++++ Supplied data ++++
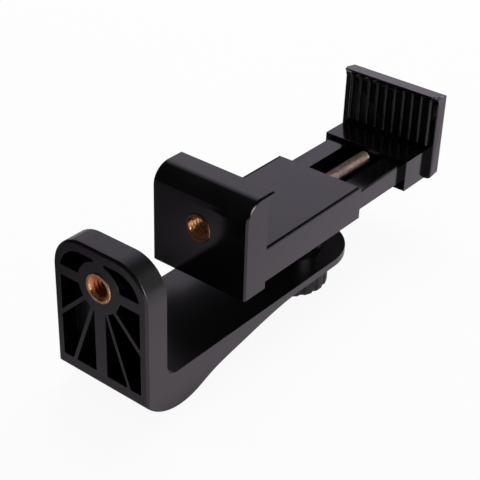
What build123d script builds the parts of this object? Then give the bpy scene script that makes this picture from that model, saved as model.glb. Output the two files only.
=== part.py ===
from build123d import *
import math
import os

# Tripod phone mount: an L-shaped bracket with a swivelling, spring-loaded phone clamp.
# Millimetres. X runs along the slide towards the moving jaw, Z is up.
# The origin is the mouth of the tripod thread in the bracket's upright.

# Tripod thread and its brass inserts
thread_radius = 3.175
thread_clearance = 0.05
insert_radius = 4.2
insert_seat_clearance = 0.04
insert_proud = 0.3
screw_point_chamfer = 0.5
foot_insert_length = 6.2
jaw_insert_length = 7.5
swivel_insert_length = 6.4

# Bracket upright
foot_width = 32.0
foot_thickness = 7.3
foot_below_thread = 29.4
foot_above_thread = 10.6
foot_corner_radius = 10.0
foot_edge_bevel = 0.6

# Ribbed pockets in the upright's front
pocket_depth = 5.0
pocket_side_wall = 2.4
pocket_top_wall = 2.9
pocket_bottom_wall = 3.1
boss_radius = 7.2
centre_rib = 3.8
top_rib = 3.4
level_rib = 3.1
spoke_rib = 1.2
diagonal_rib_angle = 44.0
steep_rib_angle = 70.0

# Bracket arm
arm_rise = 5.6
arm_tip_thickness = 2.3
inner_fillet = 3.5
heel_length = 13.0
heel_drop = 6.0
taper_start = 24.5
taper_start_drop = 3.0
taper_middle = 36.6
taper_middle_drop = 0.3
knob_seat_radius = 15.5

# Swivel axis, its boss and washers
swivel_x = 80.4
swivel_boss_radius = 9.5
screw_hole_clearance = 0.08
face_clearance = 0.05
friction_washer_radius = 8.5
friction_washer_thickness = 0.8
knob_washer_radius = 7.5
knob_washer_thickness = 0.6

# Knob and its screw
knob_radius = 11.4
knob_height = 10.2
knob_flutes = 16
flute_radius = 1.5
flute_depth = 0.5
flute_sides = 8
knob_edge = 1.3
screw_head_radius = 5.6
screw_head_height = 4.0
screw_head_recess = 0.6
screw_into_insert = 5.6

# Fixed jaw block
block_front_x = 37.35
block_depth = 8.75
block_overhang = 1.4
block_bottom_z = -16.2
block_top_z = 13.0
block_top_radius = 6.0
block_edge_bevel = 0.5
jaw_insert_z = 0.3
block_lip_reach = 2.6
block_lip_thickness = 0.7
block_lip_hollow = 3.5

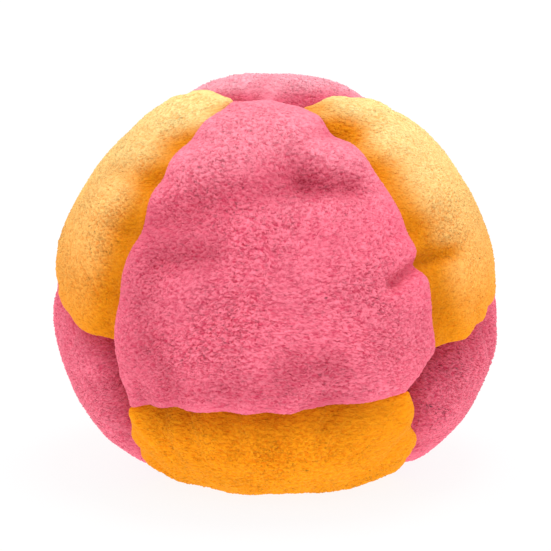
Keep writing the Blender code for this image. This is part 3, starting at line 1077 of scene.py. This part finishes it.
def thread_path(seam, sizes):
    """A running stitch that crosses the seam from side to side under its two rolled edges."""
    middle = panel_middle(seam[2])
    steps = stitch_count(seam, sizes) * THREAD_STEPS
    margin = THREAD_END / seam_length(seam, sizes)
    swing = SEAM_GAP / 2.0 + sizes.suede + sizes.thread_radius
    below = max(seam[2:4], key=LAP_ORDER.index)
    edges = panel_edges(below, sizes)
    shares = [margin + (1.0 - 2.0 * margin) * step / steps for step in range(steps + 1)]
    directions = [seam_direction(seam, share) for share in shares]
    lifts, _ = face_lifts(below, edges, directions, sizes)
    points = []
    for step, (share, direction, lift) in enumerate(zip(shares, directions, lifts)):
        wave = math.sin(math.pi * step / THREAD_STEPS)
        side = max(-1.0, min(1.0, THREAD_SQUARENESS * wave)) * swing
        turned = direction + seam_inward(seam, share, middle) * (side / sizes.ball_radius)
        depth = sizes.roll + sizes.allowance / 2.0 - lift
        points.append(surface_point(turned.normalized(), 0.0, depth, sizes))
    return points


def twisted_plies(points, radius):
    """Rings of two plies that wind round each other along a path."""
    mesh = bmesh.new()
    for ply in (0.0, math.pi):
        rings = []
        travelled = 0.0
        for at, point in enumerate(points):
            ahead = points[min(at + 1, len(points) - 1)]
            behind = points[max(at - 1, 0)]
            along = (ahead - behind).normalized()
            travelled += (point - points[at - 1]).length if at else 0.0
            across = along.cross(Vector((0.0, 0.0, 1.0)).cross(along)).normalized()
            over = along.cross(across)
            turn = ply + math.tau * travelled / (radius * PLY_TWIST)
            core = point + (across * math.cos(turn) + over * math.sin(turn)) * (radius / 2.0)
            ring = []
            for side in range(PLY_SIDES):
                angle = math.tau * side / PLY_SIDES
                spoke = across * math.cos(angle) + over * math.sin(angle)
                ring.append(mesh.verts.new(core + spoke * (radius / 2.0)))
            rings.append(ring)
        for first, second in zip(rings, rings[1:]):
            for side in range(PLY_SIDES):
                beside = (side + 1) % PLY_SIDES
                mesh.faces.new((first[side], first[beside], second[beside], second[side]))
        mesh.faces.new(list(reversed(rings[0])))
        mesh.faces.new(rings[-1])
    bmesh.ops.recalc_face_normals(mesh, faces=mesh.faces)
    for face in mesh.faces:
        face.smooth = True
    return mesh


class FOOTBAG_OT_threads(bpy.types.Operator):
    """Sew the eighteen seams with a two-ply waxed thread"""

    bl_idname = "footbag.threads"
    bl_label = "Threads"

    def execute(self, context):
        sizes = context.scene.footbag_sizes
        colours = context.scene.footbag_colours
        # Spun polyester drawn through wax, which gives it a dull, slightly uneven gleam
        waxed = mottled_material(
            "waxed_sewing_thread",
            colours.thread,
            colours.pink_root,
            spacing=0.15 * MM,
            roughness=0.55,
        )
        for seam in SEAMS:
            name = f"thread_{seam[2]}_to_{seam[3]}"
            mesh = twisted_plies(thread_path(seam, sizes), sizes.thread_radius)
            piece = plain_object(f"{name}_twist", mesh)
            piece.data.materials.append(waxed)
            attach(piece, BODY)
            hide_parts(name)
        return {"FINISHED"}


def bed_surface(sizes):
    """The surface on which the outermost pellets' middles lie, clear of the seams."""
    mesh = bmesh.new()
    bmesh.ops.create_icosphere(mesh, subdivisions=BED_SUBDIVISIONS, radius=1.0)
    mesh.verts.ensure_lookup_table()
    directions = np.array([vertex.co.normalized() for vertex in mesh.verts])
    middles = np.array([panel_middle(panel) for panel in LAP_ORDER])
    owners = (directions @ middles.T).argmax(axis=1)
    clear = sizes.suede + sizes.pellet_radius + SEAM_GAP
    seam_places = np.array(
        [seam_direction(seam, at / EDGE_SAMPLES) for seam in SEAMS for at in range(EDGE_SAMPLES)]
    )
    away = np.arccos(np.minimum((directions @ seam_places.T).max(axis=1), 1.0))
    groove = np.exp(-((away * sizes.ball_radius / (2.0 * sizes.pellet_radius)) ** 2))
    deep = sizes.roll + sizes.allowance + sizes.tuck
    for number, panel in enumerate(LAP_ORDER):
        mine = np.flatnonzero(owners == number)
        lifts, _ = face_lifts(panel, panel_edges(panel, sizes), directions[mine], sizes)
        for index, lift in zip(mine, lifts):
            depth = clear + deep * groove[index]
            vertex = mesh.verts[index]
            vertex.co = surface_point(Vector(directions[index]), lift, depth, sizes)
    return mesh


def pellet_tree(material):
    """Strews pellets over a surface so that they touch but don't crowd each other."""
    tree, given = geometry_tree("pellet_bed", ("Pellet radius",))
    radius = given["Pellet radius"]
    apart = add_node(tree, MATH, {"operation": "MULTIPLY"}, {0: radius, 1: PELLET_SPACING})
    strewn = add_node(
        tree,
        "GeometryNodeDistributePointsOnFaces",
        {"distribute_method": "POISSON"},
        {
            "Mesh": given["Geometry"],
            "Distance Min": apart,
            "Density Max": PELLETS_PER_SQUARE_METRE,
            "Seed": 7,
        },
    )
    pellet = add_node(
        tree, "GeometryNodeMeshIcoSphere", None, {"Radius": radius, "Subdivisions": 2}
    )
    turned, flattened = (
        add_node(tree, "FunctionNodeRandomValue", {"data_type": "FLOAT_VECTOR"}, inputs)
        for inputs in (
            {"Max": PELLET_TURN, "Seed": 3},
            {"Min": PELLET_LEAST, "Max": PELLET_MOST, "Seed": 5},
        )
    )
    placed = add_node(
        tree,
        "GeometryNodeInstanceOnPoints",
        None,
        {"Points": strewn, "Instance": pellet, "Rotation": turned, "Scale": flattened},
    )
    return end_tree(tree, placed, material)


class FOOTBAG_OT_pellets(bpy.types.Operator):
    """Fill the bag with a bed of plastic pellets"""

    bl_idname = "footbag.pellets"
    bl_label = "Pellets"

    def execute(self, context):
        sizes = context.scene.footbag_sizes
        colours = context.scene.footbag_colours
        # Extruded and cut, which leaves a smooth and faintly cloudy skin
        plastic = mottled_material(
            "polyethylene_pellets",
            colours.pellet,
            colours.pellet_cloud,
            spacing=2.0 * MM,
            roughness=0.4,
        )
        piece = plain_object("pellet_bed", bed_surface(sizes))
        add_tree_modifier(piece, pellet_tree(plastic), {"Pellet radius": sizes.pellet_radius})
        make_plain(piece)
        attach(piece, BODY)
        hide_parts("pellet_filling")
        return {"FINISHED"}


# The studio


def make_camera(sizes):
    data = bpy.data.cameras.new("camera")
    camera = bpy.data.objects.new("camera", data)
    bpy.context.scene.collection.objects.link(camera)
    frame_width = PHOTO_PIXELS / PIXELS_PER_METRE
    data.sensor_width = SENSOR_WIDTH_IN_MM
    data.lens = data.sensor_width * CAMERA_DISTANCE / frame_width
    data.clip_start = 0.01
    data.clip_end = 10.0
    middle = PHOTO_PIXELS / 2.0
    target = Vector((0.0, 0.0, sizes.centre_height))
    target += VIEW_RIGHT * ((middle - PHOTO_CENTRE[0]) / PIXELS_PER_METRE)
    target += VIEW_UP * ((PHOTO_CENTRE[1] - middle) / PIXELS_PER_METRE)
    camera.location = target + VIEW_AXIS * CAMERA_DISTANCE
    camera.rotation_euler = (math.pi / 2.0 - VIEW_ELEVATION, 0.0, 0.0)
    bpy.context.scene.camera = camera


def hang_softbox():
    data = bpy.data.lights.new("overhead_softbox", "AREA")
    data.size = SOFTBOX_SIZE
    data.energy = SOFTBOX_POWER
    lamp = bpy.data.objects.new("overhead_softbox", data)
    bpy.context.scene.collection.objects.link(lamp)
    lamp.location = SOFTBOX_PLACE
    lamp.rotation_euler = (SOFTBOX_AIM - SOFTBOX_PLACE).to_track_quat("-Z", "Y").to_euler()


def camera_mix(tree, seen, unseen):
    """Mixes in the plain white that the camera and mirrors see behind the object."""
    rays = add_node(tree, "ShaderNodeLightPath").outputs
    direct = rays["Is Camera Ray"]
    for kind in ("Is Glossy Ray", "Is Transmission Ray"):
        direct = add_node(tree, MATH, {"operation": "MAXIMUM"}, {0: direct, 1: rays[kind]})
    return add_node(tree, "ShaderNodeMixShader", None, {0: direct, 1: unseen, 2: seen})


def lay_floor():
    """Matt white paper, on which the object's faint shadow shows."""
    mesh = bmesh.new()
    bmesh.ops.create_grid(mesh, x_segments=1, y_segments=1, size=PAPER_SIZE)
    floor = plain_object("studio_floor", mesh)
    material = bpy.data.materials.new("white_paper_sweep")
    tree = emptied_tree(material)
    paper = add_node(tree, "ShaderNodeBsdfDiffuse", None, {"Color": PAPER_WHITE})
    white, bounced = (
        add_node(tree, "ShaderNodeEmission", None, {"Strength": strength})
        for strength in (1.0, FLOOR_BOUNCE)
    )
    lit = add_node(tree, "ShaderNodeMixShader", None, {0: PAPER_GLOW_SHARE, 1: paper, 2: white})
    result = camera_mix(tree, lit, bounced)
    add_node(tree, "ShaderNodeOutputMaterial", None, {"Surface": result})
    floor.data.materials.append(material)


def light_room():
    """A white room that throws a little less light from the viewer's side."""
    world = bpy.data.worlds.new("white_room")
    bpy.context.scene.world = world
    tree = emptied_tree(world)
    way = add_node(tree, "ShaderNodeTexCoord").outputs["Generated"]
    frontal = add_node(tree, VECTORS, {"operation": "DOT_PRODUCT"}, {0: way, 1: VIEW_AXIS})
    glow = add_node(
        tree, RANGE, {"interpolation_type": "SMOOTHSTEP"}, {"Value": frontal, **ROOM_GLOW}
    )
    room, seen = (
        add_node(tree, "ShaderNodeBackground", None, {"Color": WHITE, "Strength": strength})
        for strength in (glow, 1.0)
    )
    result = camera_mix(tree, seen, room)
    add_node(tree, "ShaderNodeOutputWorld", None, {"Surface": result})


class FOOTBAG_OT_studio(bpy.types.Operator):
    """Set up the white floor, the soft lights and the camera"""

    bl_idname = "footbag.studio"
    bl_label = "Studio"

    def execute(self, context):
        scene = context.scene
        scene.view_settings.view_transform = "Standard"
        lay_floor()
        light_room()
        hang_softbox()
        make_camera(scene.footbag_sizes)
        return {"FINISHED"}


class FOOTBAG_PT_sidebar(bpy.types.Panel):
    """Lists the footbag's pieces, sizes and colours"""

    bl_idname = "FOOTBAG_PT_sidebar"
    bl_label = "Footbag"
    bl_space_type = "VIEW_3D"
    bl_region_type = "UI"
    bl_category = "Footbag"

    def draw(self, context):
        column = self.layout.column()
        for step in STEPS:
            column.operator(step.bl_idname)
        for group in (context.scene.footbag_sizes, context.scene.footbag_colours):
            for name in group.__annotations__:
                column.prop(group, name)


STEPS = (
    FOOTBAG_OT_large_panels,
    FOOTBAG_OT_triangle_panels,
    FOOTBAG_OT_threads,
    FOOTBAG_OT_pellets,
    FOOTBAG_OT_studio,
)
CLASSES = (FootbagSizes, FootbagColours, *STEPS, FOOTBAG_PT_sidebar)


def register():
    for cls in CLASSES:
        bpy.utils.register_class(cls)
    bpy.types.Scene.footbag_sizes = bpy.props.PointerProperty(type=FootbagSizes)
    bpy.types.Scene.footbag_colours = bpy.props.PointerProperty(type=FootbagColours)


def unregister():
    del bpy.types.Scene.footbag_colours
    del bpy.types.Scene.footbag_sizes
    for cls in reversed(CLASSES):
        bpy.utils.unregister_class(cls)


def main():
    register()
    bpy.ops.footbag.large_panels()
    bpy.ops.footbag.triangle_panels()
    bpy.ops.footbag.threads()
    bpy.ops.footbag.pellets()
    bpy.ops.footbag.studio()


if __name__ == "__main__":
    main()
++++
**Your goal:**
Stop after the line containing "knob_seat_radius = 15.5": print exactly the lines from the start of the entries above up to it, that line included.

**Task answer:**
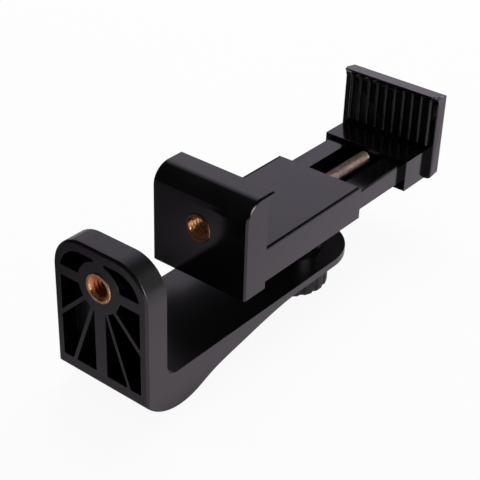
What build123d script builds the parts of this object? Then give the bpy scene script that makes this picture from that model, saved as model.glb. Output the two files only.
=== part.py ===
from build123d import *
import math
import os

# Tripod phone mount: an L-shaped bracket with a swivelling, spring-loaded phone clamp.
# Millimetres. X runs along the slide towards the moving jaw, Z is up.
# The origin is the mouth of the tripod thread in the bracket's upright.

# Tripod thread and its brass inserts
thread_radius = 3.175
thread_clearance = 0.05
insert_radius = 4.2
insert_seat_clearance = 0.04
insert_proud = 0.3
screw_point_chamfer = 0.5
foot_insert_length = 6.2
jaw_insert_length = 7.5
swivel_insert_length = 6.4

# Bracket upright
foot_width = 32.0
foot_thickness = 7.3
foot_below_thread = 29.4
foot_above_thread = 10.6
foot_corner_radius = 10.0
foot_edge_bevel = 0.6

# Ribbed pockets in the upright's front
pocket_depth = 5.0
pocket_side_wall = 2.4
pocket_top_wall = 2.9
pocket_bottom_wall = 3.1
boss_radius = 7.2
centre_rib = 3.8
top_rib = 3.4
level_rib = 3.1
spoke_rib = 1.2
diagonal_rib_angle = 44.0
steep_rib_angle = 70.0

# Bracket arm
arm_rise = 5.6
arm_tip_thickness = 2.3
inner_fillet = 3.5
heel_length = 13.0
heel_drop = 6.0
taper_start = 24.5
taper_start_drop = 3.0
taper_middle = 36.6
taper_middle_drop = 0.3
knob_seat_radius = 15.5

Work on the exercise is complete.